* Start RECORDS TO PROCESS *

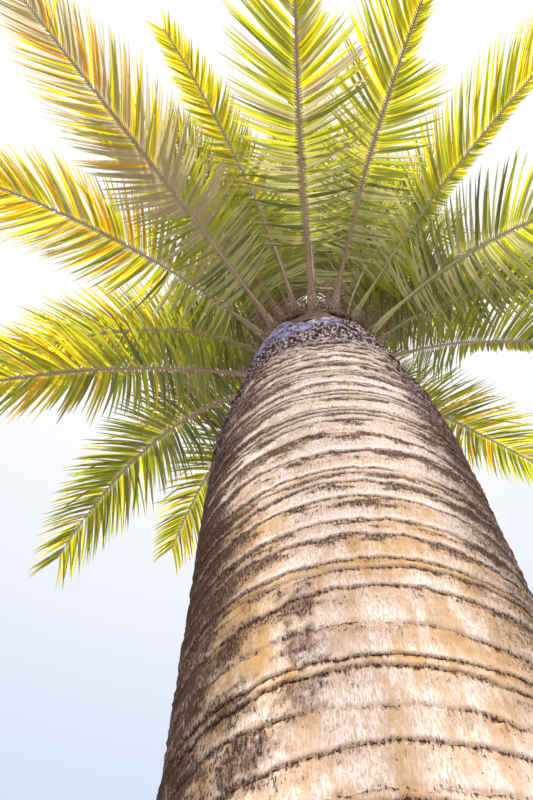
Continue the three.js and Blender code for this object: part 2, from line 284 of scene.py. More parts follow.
barkShape = {
    "seed": 23,
    "columns": 520,
    "drums": ("bark_foot", "bark_lower", "bark_middle", "bark_upper", "bark_shoulder"),
    "ringSpacing": (  # height and mean distance between two scar lines there
        (0.0, 0.085), (1.8, 0.080), (2.5, 0.078), (3.4, 0.078), (3.8, 0.062), (4.6, 0.054), (5.4, 0.047),
    ),
    "twinShare": 0.42,  # share of the lines that lie close above the one before
    "twinGap": (0.36, 0.60),
    "wideGap": (1.0, 1.65),
    "sharedWave": 0.050,
    "ownWave": 0.50,  # as a share of the gap to the nearest line
    "tremble": 0.008,  # at most this much, and at most this share of that gap
    "trembleShare": 0.3,
    "fineTremble": 0.7,  # as a share of the tremble
    "stillFoot": 0.35,  # stretches at the ground and at the rim where the waves die out
    "stillRim": 0.2,
    "sagReach": 0.7,  # how far down from the rim its dip is felt
    "quickShare": 0.25,  # of the quick noise in a line's strength; the rest is slow
    "faintBelow": 0.18,
    "fullFrom": 0.60,
    "bandStops": (0.0, 0.04, 0.10, 0.20, 0.36, 0.56, 0.76, 0.90, 0.96),
    "roughFrom": 3.9,
    "roughOver": 1.0,
    "bulge": (0.0014, 0.0, 0.0014),  # on smooth bark, added at the sides, added on rough bark
    "lip": (0.0020, 0.0, 0.0020),
    "lump": (0.010, 0.0, 0.016),
    "crust": (0.0015, 0.0096, 0.0144),
    "pit": (0.007, 0.0, 0.0056),
    "pitMore": (0.0, 0.14, 0.14),
    "bulgePower": 0.7,
    "groove": 0.0028,
    "grooveWidth": 0.0030,
    "grooveLeast": 0.35,
    "lipAbove": 0.012,
    "lipWidth": 0.006,
    "pitFrom": 0.92,
    "pitOver": 0.14,
    "pitByLine": 0.10,
    "pitLineWidth": 0.016,
    "pitInPatch": 0.18,
    "patchFrom": 0.62,
    "patchOver": 0.1,
    "pitOnSmooth": 0.15,
    "flareLump": 0.05,
    "flareTop": 0.8,
    "capDip": 0.02,
    "capGap": 0.05,
    "noises": {  # cells round the trunk, a cell's height in metres or in lines, step of the seed
        "sharedWave": (4, 1.1, 1),
        "ownWave": (9, 1.0, 2),
        "tremble": (80, 1.0, 3),
        "fineTremble": (190, 1.0, 12),
        "slow": (7, 0.6, 10),
        "quick": (31, 0.6, 11),
        "broken": (70, 0.05, 4),
        "lump": (22, 0.13, 5),
        "crust": (150, 0.020, 6),
        "patch": (9, 0.16, 7),
        "pit": (215, 0.0125, 8),
        "flare": (11, 0.7, 9),
    },
}


# Smooth curve through points by the uniform Catmull-Rom rule: each stretch is the cubic whose
# end slopes are half the step between the neighbours of that end.
def throughPoints(points, count):
    points = np.array(points, float)
    last = len(points) - 1
    place = np.linspace(0, last, count)
    index = np.minimum(place.astype(int), last - 1)
    t = (place - index)[:, None]
    before, here = points[np.maximum(index - 1, 0)], points[index]
    after, beyond = points[index + 1], points[np.minimum(index + 2, last)]
    slopeIn, slopeOut = (after - before) / 2, (beyond - here) / 2
    cubic = (2 * here - 2 * after + slopeIn + slopeOut) * t**3
    square = (-3 * here + 3 * after - 2 * slopeIn - slopeOut) * t**2
    return cubic + square + slopeIn * t + here


outlineCurve = throughPoints(trunkShape["outline"], trunkShape["outlineSteps"])


def trunkRadius(height):
    return np.interp(height, outlineCurve[:, 0], outlineCurve[:, 1])


# Radius of the cone that carries the fronds: it falls from the rim's to the tip's by a power.
def coneRadius(height):
    share = np.clip((height - trunkShape["crownHeight"]) / trunkShape["heartHeight"], 0, 1)
    return lerp(trunkShape["rimRadius"], trunkShape["heartTipRadius"], share ** trunkShape["heartPower"])


# How far the rim dips at each turn: a bell curve of the bearing.
def rimSag(turn):
    depth, bearing, width = trunkShape["rimSag"]
    return depth * np.exp(-((wrapped(turn * 360 - bearing) / width) ** 2))


# One of the bark's noises, at each turn and height or at each turn and number of a scar line.
def barkNoise(shape, name, turn, height):
    around, cell, step = shape["noises"][name]
    return wallNoise(turn, height, around, cell, shape["seed"] + step)


# Mean heights of the scar lines: steps of random size whose mean follows ringSpacing.
def ringHeights(shape):
    draw = np.random.default_rng(shape["seed"])
    levels, spacings = zip(*shape["ringSpacing"])
    top = trunkShape["rimHeight"]
    heights = [0.0]
    while heights[-1] < top:
        span = shape["twinGap"] if draw.random() < shape["twinShare"] else shape["wideGap"]
        heights.append(heights[-1] + np.interp(heights[-1], levels, spacings) * draw.uniform(*span))
    return np.array(heights) * top / heights[-1]


# The number of each scar line, and the turn, at every point of the lines.
def lineGrid(count, turn):
    return np.meshgrid(np.arange(count) * 1.0, turn, indexing="ij")


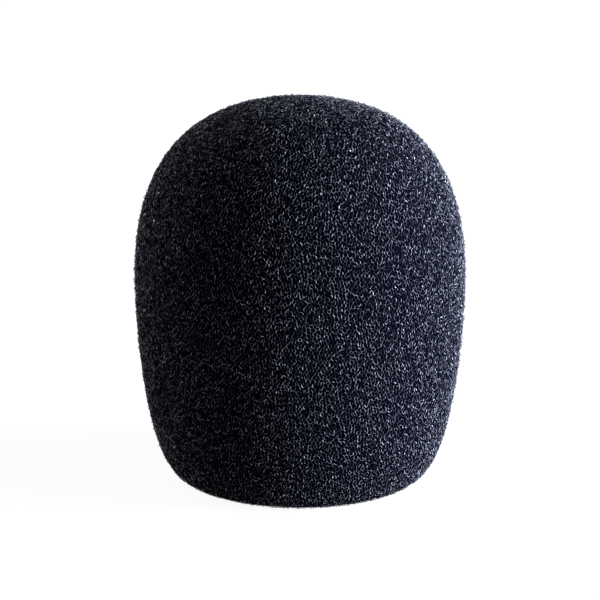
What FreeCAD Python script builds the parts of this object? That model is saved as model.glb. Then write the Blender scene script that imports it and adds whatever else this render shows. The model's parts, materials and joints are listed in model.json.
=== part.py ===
import FreeCAD, Part
import math
import os

import Sketcher
from FreeCAD import Vector

# Foam ball windscreen for a handheld vocal microphone.
#
# The real thing is one moulding of black open-cell foam: a tall rounded cap with broad shoulders, walls
# that close in slightly towards a rounded foot, a flat base, and a hollow with a domed end that takes the
# ball grille of the microphone.  The hollow narrows to a neck that grips the handle below the grille.
# Nothing else is fastened to it or held in it, so the part is one solid.
#
# Frame: origin at the centre of the flat base, +Z up along the axis of symmetry, millimetres.

doc = FreeCAD.newDocument("foam_windscreen")

# ---------------------------------------------------------------- driving dimensions
# alias, value, meaning; lengths in millimetres, the fullness values are shares of a curve's corner
SIZES = [
    ("pocket_diameter", 46.0, "relaxed hollow for the ball grille, stretches over about 51 mm"),
    ("pocket_depth", 66.5, "from the flat base up to the top of the domed hollow"),
    ("wall_thickness", 10.0, "foam between the hollow and the widest place outside"),
    ("crown_thickness", 10.0, "foam above the hollow, on the axis"),
    ("neck_diameter", 35.0, "relaxed neck that grips the handle below the grille"),
    ("neck_length", 12.0, "from the flat base up to the end of the neck"),
    ("throat_height", 6.0, "height of the cone between the neck and the hollow"),
    ("lip_radius", 1.5, "rounding of the mouth's edge"),
    ("base_land", 4.3, "width of the flat ring that it stands on"),
    ("belly_height", 40.4, "height of the widest place above the base"),
    ("crown_fullness", 0.70, "how far the flat of the crown reaches out; 0.55 is a round dome"),
    ("shoulder_fullness", 0.63, "how far the wall stands up before the shoulder turns in"),
    ("flank_fullness", 0.34, "how far the wall runs down below the widest place before it turns in"),
    ("foot_fullness", 0.74, "how far the foot stands out before it turns under"),
]

sheet = doc.addObject("Spreadsheet::Sheet", "Sizes")
for row, (alias, value, meaning) in enumerate(SIZES, start=1):
    sheet.set("A%d" % row, alias)
    sheet.set("B%d" % row, str(value))
    sheet.set("C%d" % row, meaning)
    sheet.setAlias("B%d" % row, alias)
doc.recompute()


def cell(alias):
    """The plain number that the sheet holds under an alias."""
    return float(sheet.get(alias))


# Sizes that follow from the driving ones: as formulas, for the dimensions of the sketches, and as
# numbers, for the shape that each sketch is first drawn with.
OUTER_RADIUS = "(Sizes.pocket_diameter / 2 + Sizes.wall_thickness)"
FULL_HEIGHT = "(Sizes.pocket_depth + Sizes.crown_thickness)"
FOOT_RADIUS = "(Sizes.neck_diameter / 2 + Sizes.lip_radius + Sizes.base_land)"

pocket_radius = cell("pocket_diameter") / 2
neck_radius = cell("neck_diameter") / 2
outer_radius = pocket_radius + cell("wall_thickness")
full_height = cell("pocket_depth") + cell("crown_thickness")
foot_radius = neck_radius + cell("lip_radius") + cell("base_land")

# How a sketch numbers the points of a line or curve, its own origin and its upright axis.
START, END, CENTRE = 1, 2, 3
ORIGIN = -1
AXIS = -2

FULL_TURN = 360
EQUAL_PULL = 1.0
TOLERANCE = 1e-6


# ---------------------------------------------------------------- helpers
def origin_plane(body, role):
    """One of the body's own origin planes."""
    for feature in body.Origin.OriginFeatures:
        if feature.Role == role:
            return feature
    raise RuntimeError("the body has no " + role)


def half_section(body, name):
    """A sketch in the body's XZ plane: its x is the distance from the axis, its y the height."""
    sketch = body.newObject("Sketcher::SketchObject", name)
    sketch.AttachmentSupport = [(origin_plane(body, "XZ_Plane"), "")]
    sketch.MapMode = "FlatFace"
    return sketch


def add_line(sketch, start, end):
    return sketch.addGeometry(Part.LineSegment(Vector(*start, 0), Vector(*end, 0)), False)


def add_curve(sketch, corners):
    """A cubic curve from the first to the last of four corners, with a construction circle on each."""
    points = [Vector(x, y, 0) for x, y in corners]
    bezier = Part.BezierCurve()
    bezier.setPoles(points)
    curve = sketch.addGeometry(bezier.toBSpline(), False)
    circles = []
    for point in points:
        circle = Part.Circle(point, Vector(0, 0, 1), EQUAL_PULL)
        circles.append(sketch.addGeometry(circle, True))
    for number, circle in enumerate(circles):
        join(sketch, "InternalAlignment:Sketcher::BSplineControlPoint", circle, CENTRE, curve, number)
    join(sketch, "Weight", circles[0], EQUAL_PULL)
    for circle in circles[1:]:
        join(sketch, "Equal", circles[0], circle)
    return curve, circles


def join(sketch, *constraint):
    """Adds one constraint and returns its number."""
    return sketch.addConstraint(Sketcher.Constraint(*constraint))


def drive(sketch, name, formula, *constraint):
    """Adds a dimension and ties it to the sheet."""
    index = join(sketch, *constraint)
    sketch.renameConstraint(index, name)
    sketch.setExpression("Constraints." + name, formula)


def turn(body, kind, name, section):
    """Turns a half section once round its upright axis, to add foam or to take it away."""
    feature = body.newObject(kind, name)
    feature.Profile = section
    feature.ReferenceAxis = (section, ["V_Axis"])
    feature.Angle = FULL_TURN
    return feature


# ---------------------------------------------------------------- foam body
def outer_section(body):
    """Half of the outside: base, one curve for foot and flank, one for shoulder and crown."""
    sketch = half_section(body, "OuterSection")
    belly = cell("belly_height")
    crown_reach = cell("crown_fullness") * outer_radius
    shoulder_rise = cell("shoulder_fullness") * (full_height - belly)
    flank_drop = cell("flank_fullness") * belly
    foot_reach = cell("foot_fullness") * (outer_radius - foot_radius)

    axis = add_line(sketch, (0, 0), (0, full_height))
    base = add_line(sketch, (0, 0), (foot_radius, 0))
    dome, dome_corners = add_curve(sketch, [
        (0, full_height), (crown_reach, full_height),
        (outer_radius, belly + shoulder_rise), (outer_radius, belly)])
    flank, flank_corners = add_curve(sketch, [
        (outer_radius, belly), (outer_radius, belly - flank_drop),
        (foot_radius + foot_reach, 0), (foot_radius, 0)])

    join(sketch, "Coincident", axis, START, ORIGIN, START)
    join(sketch, "Coincident", base, START, ORIGIN, START)
    join(sketch, "Vertical", axis)
    join(sketch, "Horizontal", base)
    join(sketch, "Coincident", dome, START, axis, END)
    join(sketch, "Coincident", flank, START, dome, END)
    join(sketch, "Coincident", flank, END, base, END)
    # The inner corners keep the outline level at the crown and the base, and upright at the belly.
    join(sketch, "Horizontal", axis, END, dome_corners[1], CENTRE)
    join(sketch, "Vertical", dome, END, dome_corners[2], CENTRE)
    join(sketch, "Vertical", dome, END, flank_corners[1], CENTRE)
    join(sketch, "Horizontal", base, END, flank_corners[2], CENTRE)

    drive(sketch, "height", FULL_HEIGHT, "Distance", axis, full_height)
    drive(sketch, "foot", FOOT_RADIUS, "Distance", base, foot_radius)
    drive(sketch, "radius", OUTER_RADIUS, "DistanceX", ORIGIN, START, dome, END, outer_radius)
    drive(sketch, "belly", "Sizes.belly_height", "DistanceY", ORIGIN, START, dome, END, belly)
    drive(sketch, "crown_reach", "Sizes.crown_fullness * " + OUTER_RADIUS,
          "DistanceX", axis, END, dome_corners[1], CENTRE, crown_reach)
    drive(sketch, "shoulder_rise", "Sizes.shoulder_fullness * (%s - Sizes.belly_height)" % FULL_HEIGHT,
          "DistanceY", dome, END, dome_corners[2], CENTRE, shoulder_rise)
    drive(sketch, "flank_drop", "Sizes.flank_fullness * Sizes.belly_height",
          "DistanceY", flank_corners[1], CENTRE, dome, END, flank_drop)
    drive(sketch, "foot_reach", "Sizes.foot_fullness * (%s - %s)" % (OUTER_RADIUS, FOOT_RADIUS),
          "DistanceX", base, END, flank_corners[2], CENTRE, foot_reach)
    return sketch


def hollow_section(body):
    """Half of the hollow: neck, cone of the throat, straight wall and domed end."""
    sketch = half_section(body, "HollowSection")
    neck_top = cell("neck_length")
    throat_top = neck_top + cell("throat_height")
    depth = cell("pocket_depth")
    dome_centre = depth - pocket_radius

    axis = add_line(sketch, (0, 0), (0, depth))
    mouth = add_line(sketch, (0, 0), (neck_radius, 0))
    neck = add_line(sketch, (neck_radius, 0), (neck_radius, neck_top))
    throat = add_line(sketch, (neck_radius, neck_top), (pocket_radius, throat_top))
    wall = add_line(sketch, (pocket_radius, throat_top), (pocket_radius, dome_centre))
    circle = Part.Circle(Vector(0, dome_centre, 0), Vector(0, 0, 1), pocket_radius)
    dome = sketch.addGeometry(Part.ArcOfCircle(circle, 0, math.pi / 2), False)

    join(sketch, "Coincident", axis, START, ORIGIN, START)
    join(sketch, "Coincident", mouth, START, ORIGIN, START)
    join(sketch, "Coincident", mouth, END, neck, START)
    join(sketch, "Coincident", neck, END, throat, START)
    join(sketch, "Coincident", throat, END, wall, START)
    join(sketch, "Tangent", wall, END, dome, START)
    join(sketch, "Coincident", dome, END, axis, END)
    join(sketch, "PointOnObject", dome, CENTRE, AXIS)
    join(sketch, "Vertical", axis)
    join(sketch, "Horizontal", mouth)
    join(sketch, "Vertical", neck)
    join(sketch, "Vertical", wall)

    drive(sketch, "depth", "Sizes.pocket_depth", "Distance", axis, depth)
    drive(sketch, "neck_radius", "Sizes.neck_diameter / 2", "Distance", mouth, neck_radius)
    drive(sketch, "neck_length", "Sizes.neck_length", "Distance", neck, neck_top)
    drive(sketch, "throat_height", "Sizes.throat_height",
          "DistanceY", neck, END, throat, END, throat_top - neck_top)
    drive(sketch, "pocket_radius", "Sizes.pocket_diameter / 2", "Radius", dome, pocket_radius)
    return sketch


def mouth_edge(shape):
    """Name of the sharp ring where the neck meets the flat base."""
    for number, edge in enumerate(shape.Edges, start=1):
        if edge.Degenerated or not isinstance(edge.Curve, Part.Circle):
            continue
        on_base = abs(edge.Curve.Center.z) < TOLERANCE
        if on_base and abs(edge.Curve.Radius - neck_radius) < TOLERANCE:
            return "Edge%d" % number
    raise RuntimeError("the mouth has no edge")


def foam_windscreen():
    body = doc.addObject("PartDesign::Body", "foam_windscreen")
    body.Label = "foam_windscreen"
    outside = turn(body, "PartDesign::Revolution", "Outside", outer_section(body))
    hollow = turn(body, "PartDesign::Groove", "Hollow", hollow_section(body))
    doc.recompute()
    if not hollow.Shape.Volume < outside.Shape.Volume:
        raise RuntimeError("the hollow cut nothing")
    lip = body.newObject("PartDesign::Fillet", "MouthLip")
    lip.Base = (hollow, [mouth_edge(hollow.Shape)])
    lip.setExpression("Radius", "Sizes.lip_radius")
    body.Placement = FreeCAD.Placement(Vector(0, 0, 0), FreeCAD.Rotation())
    return body


# ---------------------------------------------------------------- build, check, write
sub_parts = [foam_windscreen()]
doc.recompute()

for item in doc.Objects:
    for state in ("Invalid", "Error"):
        if state in item.State:
            raise RuntimeError("%s is %s" % (item.Name, state))

os.makedirs("parts", exist_ok=True)
for part in sub_parts:
    shape = part.Shape
    if shape.isNull() or not shape.isValid():
        raise RuntimeError(part.Label + " has no valid shape")
    box = shape.BoundBox
    print("%s: %d solid, volume %.0f mm3, box %.2f x %.2f x %.2f mm, base at %.3f" % (
        part.Label, len(shape.Solids), shape.Volume, box.XLength, box.YLength, box.ZLength, box.ZMin))
    shape.exportStep("parts/%s.step" % part.Label)
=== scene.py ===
# %% [markdown]
# # A foam windscreen for a handheld microphone
# The real object is one moulding of black open-cell foam: a round-topped plug with a hollow for
# the microphone's grille and a tight neck that grips it. The CAD model holds its solid shape.
# Foam is not a solid, though: it is a net of thin struts around empty cells, and that net is all
# that the eye sees. So this lesson grows a real net of struts over the whole skin, on a core
# painted dark as the shade of the cells further in, and paints shade and glints into the struts'
# colour too. A painted or bumped surface would be cheaper, but it has a smooth edge and no depth.
# Moulded foam keeps its own shape, so no cloth simulation is needed.
# Lengths are millimetres while the foam is worked out, and metres once a mesh is written.

# %% Open the frame and read the sizes
import json
import math

import bpy
import numpy as np
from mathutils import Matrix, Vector
from mathutils.geometry import delaunay_2d_cdt


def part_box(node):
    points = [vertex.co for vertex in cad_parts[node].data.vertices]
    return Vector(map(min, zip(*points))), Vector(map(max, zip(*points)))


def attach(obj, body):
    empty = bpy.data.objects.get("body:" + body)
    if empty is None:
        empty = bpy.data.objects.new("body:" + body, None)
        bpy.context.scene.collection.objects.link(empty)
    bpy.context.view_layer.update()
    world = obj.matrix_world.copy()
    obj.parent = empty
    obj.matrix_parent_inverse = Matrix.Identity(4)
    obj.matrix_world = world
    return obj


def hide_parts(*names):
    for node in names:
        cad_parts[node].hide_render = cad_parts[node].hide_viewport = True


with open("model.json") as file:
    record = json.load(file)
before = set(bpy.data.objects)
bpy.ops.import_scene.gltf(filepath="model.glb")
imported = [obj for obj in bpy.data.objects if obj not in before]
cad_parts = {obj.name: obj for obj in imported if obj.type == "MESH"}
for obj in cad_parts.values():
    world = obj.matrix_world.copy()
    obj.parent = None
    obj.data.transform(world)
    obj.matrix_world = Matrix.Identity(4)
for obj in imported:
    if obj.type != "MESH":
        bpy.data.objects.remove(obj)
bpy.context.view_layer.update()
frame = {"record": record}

MM = 0.001
NODE = "foam_windscreen"
low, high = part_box(NODE)
RADIUS = (high.x - low.x) / 2 / MM
HEIGHT = (high.z - low.z) / MM
neck_mount = next(m for m in frame["record"]["mounts"] if m["name"] == "neck_bore")
NECK_RADIUS = neck_mount["dims"]["r_mm"]
print(f"moulding {2 * RADIUS:.1f} mm across, {HEIGHT:.1f} mm tall, neck {2 * NECK_RADIUS:.1f} mm")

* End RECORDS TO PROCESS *

## REQUIREMENT
Set down, word for word, only the lines running from the line with "record = json.load(file)" to the last line of the listing above. Both of those lines belong in your answer.

## WORKED ANSWER
    record = json.load(file)
before = set(bpy.data.objects)
bpy.ops.import_scene.gltf(filepath="model.glb")
imported = [obj for obj in bpy.data.objects if obj not in before]
cad_parts = {obj.name: obj for obj in imported if obj.type == "MESH"}
for obj in cad_parts.values():
    world = obj.matrix_world.copy()
    obj.parent = None
    obj.data.transform(world)
    obj.matrix_world = Matrix.Identity(4)
for obj in imported:
    if obj.type != "MESH":
        bpy.data.objects.remove(obj)
bpy.context.view_layer.update()
frame = {"record": record}

MM = 0.001
NODE = "foam_windscreen"
low, high = part_box(NODE)
RADIUS = (high.x - low.x) / 2 / MM
HEIGHT = (high.z - low.z) / MM
neck_mount = next(m for m in frame["record"]["mounts"] if m["name"] == "neck_bore")
NECK_RADIUS = neck_mount["dims"]["r_mm"]
print(f"moulding {2 * RADIUS:.1f} mm across, {HEIGHT:.1f} mm tall, neck {2 * NECK_RADIUS:.1f} mm")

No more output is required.